* **Exercise details**: Please write out the material below exactly as given.

* **Supplied data**:
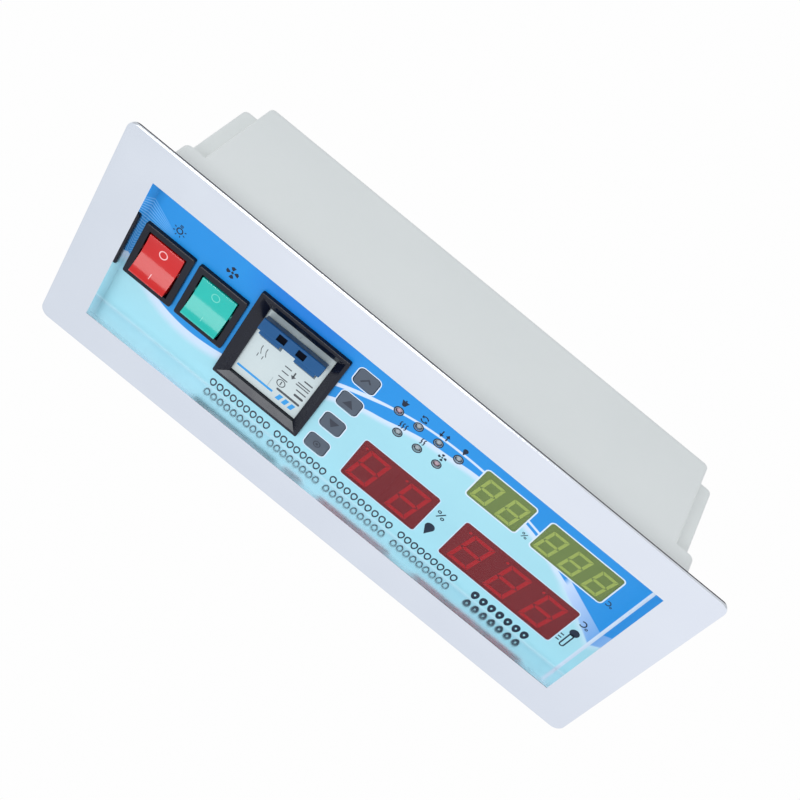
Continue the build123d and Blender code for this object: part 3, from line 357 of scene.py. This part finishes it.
FINISHES = {
    "chrome": chrome(),
    "printed_film": printed_film(),
    "red_filter": tinted("red_window_film", srgb(144, 52, 58), srgb(154, 58, 64), 0.36),
    "green_filter": tinted("green_window_film", srgb(136, 160, 92), srgb(144, 168, 100), 0.36),
    "display_case": surface("module_face", srgb(56, 46, 44), srgb(66, 54, 50), relief=0.05, specular=0.2),
    "led_epoxy": lamp_epoxy(),
    "key_film": surface("key_film", srgb(66, 76, 88), srgb(78, 88, 100), patch=160.0,
                        roughness=(0.38, 0.5)),
    "black_abs": surface("black_moulding", srgb(7, 9, 20), srgb(13, 15, 29), patch=80.0,
                         roughness=(0.22, 0.3), relief=0.1, specular=0.34),
    "breaker_case": surface("breaker_case", srgb(188, 200, 200), srgb(198, 208, 207), patch=60.0,
                            roughness=(0.38, 0.48)),
    "lever_blue": surface("lever_blue", srgb(24, 76, 122), srgb(32, 84, 132), patch=120.0,
                          roughness=(0.3, 0.42), specular=0.15),
    "switch_green": surface("rocker_green", srgb(12, 172, 158), srgb(20, 180, 166), patch=90.0,
                            roughness=(0.26, 0.34), relief=0.04, coat=0.8, specular=0.1),
    "switch_red": surface("rocker_red", srgb(190, 18, 16), srgb(198, 24, 22), patch=90.0,
                          roughness=(0.26, 0.34), relief=0.04, coat=0.8, specular=0.1),
    "white_abs": surface("white_moulding", srgb(230, 233, 229), srgb(236, 238, 234), patch=22.0,
                         roughness=(0.42, 0.55), relief=0.18),
    "circuit_board": circuit_board(),
    "zinc_steel": surface("zinc_plating", (0.62, 0.63, 0.64, 1), (0.72, 0.72, 0.70, 1), patch=300.0,
                          grain=4000.0, roughness=(0.25, 0.4), metallic=1.0),
    "tinned_brass": surface("tinned_brass", (0.70, 0.68, 0.60, 1), (0.76, 0.72, 0.60, 1), patch=300.0,
                            roughness=(0.28, 0.42), metallic=1.0),
    "relay_blue": surface("relay_case", srgb(22, 66, 150), srgb(30, 78, 164), roughness=(0.3, 0.4)),
    "core_iron": laminated(),
    "bobbin_yellow": surface("bobbin_tape", srgb(206, 168, 48), srgb(220, 184, 66), patch=200.0),
    "capacitor_sleeve": surface("capacitor_sleeve", srgb(28, 34, 66), srgb(36, 44, 80), patch=150.0),
    "heatsink": surface("anodised_fins", (0.05, 0.05, 0.055, 1), (0.09, 0.09, 0.095, 1), patch=150.0,
                        roughness=(0.35, 0.5), metallic=0.6),
    "terminal_green": surface("terminal_green", srgb(22, 118, 68), srgb(32, 132, 80), patch=120.0),
    "cable_grey": ribbed_cable(),
    "rubber": surface("grommet_rubber", srgb(22, 22, 23), srgb(34, 34, 35), patch=200.0,
                      roughness=(0.6, 0.75), relief=0.3),
    "fuse_glass": surface("fuse_ceramic", srgb(206, 208, 204), srgb(226, 226, 220), patch=200.0,
                          roughness=(0.2, 0.3)),
}
INK_DARK = surface("ink_dark", srgb(14, 28, 46), srgb(24, 38, 58), patch=400.0, roughness=(0.4, 0.5),
                   specular=0.3)
INK_WHITE = surface("ink_white", srgb(200, 214, 228), srgb(212, 224, 236), patch=300.0,
                    roughness=(0.36, 0.46))
INK_PALE = surface("ink_pale", srgb(176, 206, 222), srgb(198, 222, 234), patch=300.0,
                   roughness=(0.36, 0.46))
SOCKET_SHADE = surface("socket_shade", srgb(6, 9, 18), srgb(10, 14, 26), roughness=(0.7, 0.8),
                       specular=0.05)
INK_GREY = surface("ink_grey", srgb(122, 132, 136), srgb(138, 146, 150), patch=300.0,
                   roughness=(0.36, 0.46))
INK_KEY = surface("ink_key", srgb(34, 40, 52), srgb(46, 52, 64), patch=400.0, roughness=(0.38, 0.5))
INK_LABEL = surface("ink_label", srgb(58, 62, 66), srgb(78, 82, 86), patch=500.0, roughness=(0.4, 0.5))
INK_BLUE = surface("ink_blue", srgb(36, 140, 208), srgb(52, 156, 220), patch=300.0, roughness=(0.4, 0.5))
RED_SEGMENTS = surface("red_segments", srgb(238, 34, 36), srgb(246, 46, 46), patch=250.0, specular=0.2)
GREEN_SEGMENTS = surface("green_segments", srgb(232, 236, 120), srgb(238, 242, 130), patch=250.0,
                         specular=0.2)
PAINT_GREEN = surface("rocker_paint_green", srgb(92, 194, 178), srgb(106, 204, 188), patch=500.0)
PAINT_RED = surface("rocker_paint_red", srgb(236, 176, 176), srgb(242, 190, 190), patch=500.0)

for part in frame["record"]["subparts"]:
    node = frame["nodes"][part["node"]]
    for index in range(len(node.material_slots)):
        node.material_slots[index].material = FINISHES[part["material_slot"]]

# ---------------------------------------------------------------- outlines and thin solids


def disc(x, z, radius, count=28):
    angles = [2 * pi * i / count for i in range(count)]
    return [(x + radius * cos(a), z + radius * sin(a)) for a in angles]


def rounded(x, z, width, height, radius, steps=6):
    """Rectangle with round corners, anticlockwise seen from the front."""
    outline = []
    for quarter, (sx, sz) in enumerate(((1, 1), (-1, 1), (-1, -1), (1, -1))):
        for i in range(steps + 1):
            angle = (quarter + i / steps) * pi / 2
            outline.append((x + sx * (width / 2 - radius) + radius * cos(angle),
                            z + sz * (height / 2 - radius) + radius * sin(angle)))
    return outline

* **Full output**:
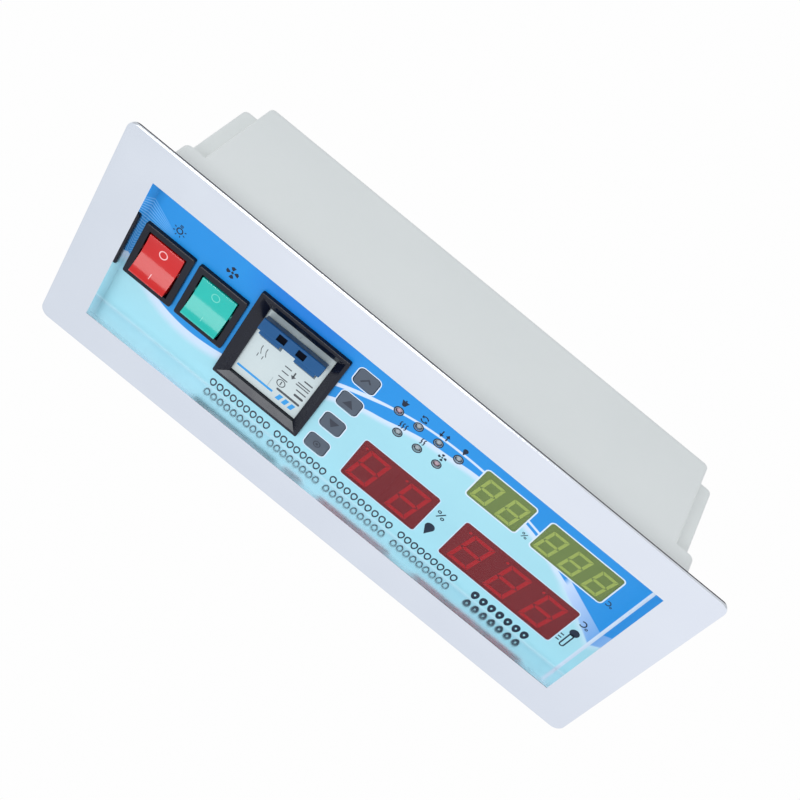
Continue the build123d and Blender code for this object: part 3, from line 357 of scene.py. This part finishes it.
FINISHES = {
    "chrome": chrome(),
    "printed_film": printed_film(),
    "red_filter": tinted("red_window_film", srgb(144, 52, 58), srgb(154, 58, 64), 0.36),
    "green_filter": tinted("green_window_film", srgb(136, 160, 92), srgb(144, 168, 100), 0.36),
    "display_case": surface("module_face", srgb(56, 46, 44), srgb(66, 54, 50), relief=0.05, specular=0.2),
    "led_epoxy": lamp_epoxy(),
    "key_film": surface("key_film", srgb(66, 76, 88), srgb(78, 88, 100), patch=160.0,
                        roughness=(0.38, 0.5)),
    "black_abs": surface("black_moulding", srgb(7, 9, 20), srgb(13, 15, 29), patch=80.0,
                         roughness=(0.22, 0.3), relief=0.1, specular=0.34),
    "breaker_case": surface("breaker_case", srgb(188, 200, 200), srgb(198, 208, 207), patch=60.0,
                            roughness=(0.38, 0.48)),
    "lever_blue": surface("lever_blue", srgb(24, 76, 122), srgb(32, 84, 132), patch=120.0,
                          roughness=(0.3, 0.42), specular=0.15),
    "switch_green": surface("rocker_green", srgb(12, 172, 158), srgb(20, 180, 166), patch=90.0,
                            roughness=(0.26, 0.34), relief=0.04, coat=0.8, specular=0.1),
    "switch_red": surface("rocker_red", srgb(190, 18, 16), srgb(198, 24, 22), patch=90.0,
                          roughness=(0.26, 0.34), relief=0.04, coat=0.8, specular=0.1),
    "white_abs": surface("white_moulding", srgb(230, 233, 229), srgb(236, 238, 234), patch=22.0,
                         roughness=(0.42, 0.55), relief=0.18),
    "circuit_board": circuit_board(),
    "zinc_steel": surface("zinc_plating", (0.62, 0.63, 0.64, 1), (0.72, 0.72, 0.70, 1), patch=300.0,
                          grain=4000.0, roughness=(0.25, 0.4), metallic=1.0),
    "tinned_brass": surface("tinned_brass", (0.70, 0.68, 0.60, 1), (0.76, 0.72, 0.60, 1), patch=300.0,
                            roughness=(0.28, 0.42), metallic=1.0),
    "relay_blue": surface("relay_case", srgb(22, 66, 150), srgb(30, 78, 164), roughness=(0.3, 0.4)),
    "core_iron": laminated(),
    "bobbin_yellow": surface("bobbin_tape", srgb(206, 168, 48), srgb(220, 184, 66), patch=200.0),
    "capacitor_sleeve": surface("capacitor_sleeve", srgb(28, 34, 66), srgb(36, 44, 80), patch=150.0),
    "heatsink": surface("anodised_fins", (0.05, 0.05, 0.055, 1), (0.09, 0.09, 0.095, 1), patch=150.0,
                        roughness=(0.35, 0.5), metallic=0.6),
    "terminal_green": surface("terminal_green", srgb(22, 118, 68), srgb(32, 132, 80), patch=120.0),
    "cable_grey": ribbed_cable(),
    "rubber": surface("grommet_rubber", srgb(22, 22, 23), srgb(34, 34, 35), patch=200.0,
                      roughness=(0.6, 0.75), relief=0.3),
    "fuse_glass": surface("fuse_ceramic", srgb(206, 208, 204), srgb(226, 226, 220), patch=200.0,
                          roughness=(0.2, 0.3)),
}
INK_DARK = surface("ink_dark", srgb(14, 28, 46), srgb(24, 38, 58), patch=400.0, roughness=(0.4, 0.5),
                   specular=0.3)
INK_WHITE = surface("ink_white", srgb(200, 214, 228), srgb(212, 224, 236), patch=300.0,
                    roughness=(0.36, 0.46))
INK_PALE = surface("ink_pale", srgb(176, 206, 222), srgb(198, 222, 234), patch=300.0,
                   roughness=(0.36, 0.46))
SOCKET_SHADE = surface("socket_shade", srgb(6, 9, 18), srgb(10, 14, 26), roughness=(0.7, 0.8),
                       specular=0.05)
INK_GREY = surface("ink_grey", srgb(122, 132, 136), srgb(138, 146, 150), patch=300.0,
                   roughness=(0.36, 0.46))
INK_KEY = surface("ink_key", srgb(34, 40, 52), srgb(46, 52, 64), patch=400.0, roughness=(0.38, 0.5))
INK_LABEL = surface("ink_label", srgb(58, 62, 66), srgb(78, 82, 86), patch=500.0, roughness=(0.4, 0.5))
INK_BLUE = surface("ink_blue", srgb(36, 140, 208), srgb(52, 156, 220), patch=300.0, roughness=(0.4, 0.5))
RED_SEGMENTS = surface("red_segments", srgb(238, 34, 36), srgb(246, 46, 46), patch=250.0, specular=0.2)
GREEN_SEGMENTS = surface("green_segments", srgb(232, 236, 120), srgb(238, 242, 130), patch=250.0,
                         specular=0.2)
PAINT_GREEN = surface("rocker_paint_green", srgb(92, 194, 178), srgb(106, 204, 188), patch=500.0)
PAINT_RED = surface("rocker_paint_red", srgb(236, 176, 176), srgb(242, 190, 190), patch=500.0)

for part in frame["record"]["subparts"]:
    node = frame["nodes"][part["node"]]
    for index in range(len(node.material_slots)):
        node.material_slots[index].material = FINISHES[part["material_slot"]]

# ---------------------------------------------------------------- outlines and thin solids


def disc(x, z, radius, count=28):
    angles = [2 * pi * i / count for i in range(count)]
    return [(x + radius * cos(a), z + radius * sin(a)) for a in angles]


def rounded(x, z, width, height, radius, steps=6):
    """Rectangle with round corners, anticlockwise seen from the front."""
    outline = []
    for quarter, (sx, sz) in enumerate(((1, 1), (-1, 1), (-1, -1), (1, -1))):
        for i in range(steps + 1):
            angle = (quarter + i / steps) * pi / 2
            outline.append((x + sx * (width / 2 - radius) + radius * cos(angle),
                            z + sz * (height / 2 - radius) + radius * sin(angle)))
    return outline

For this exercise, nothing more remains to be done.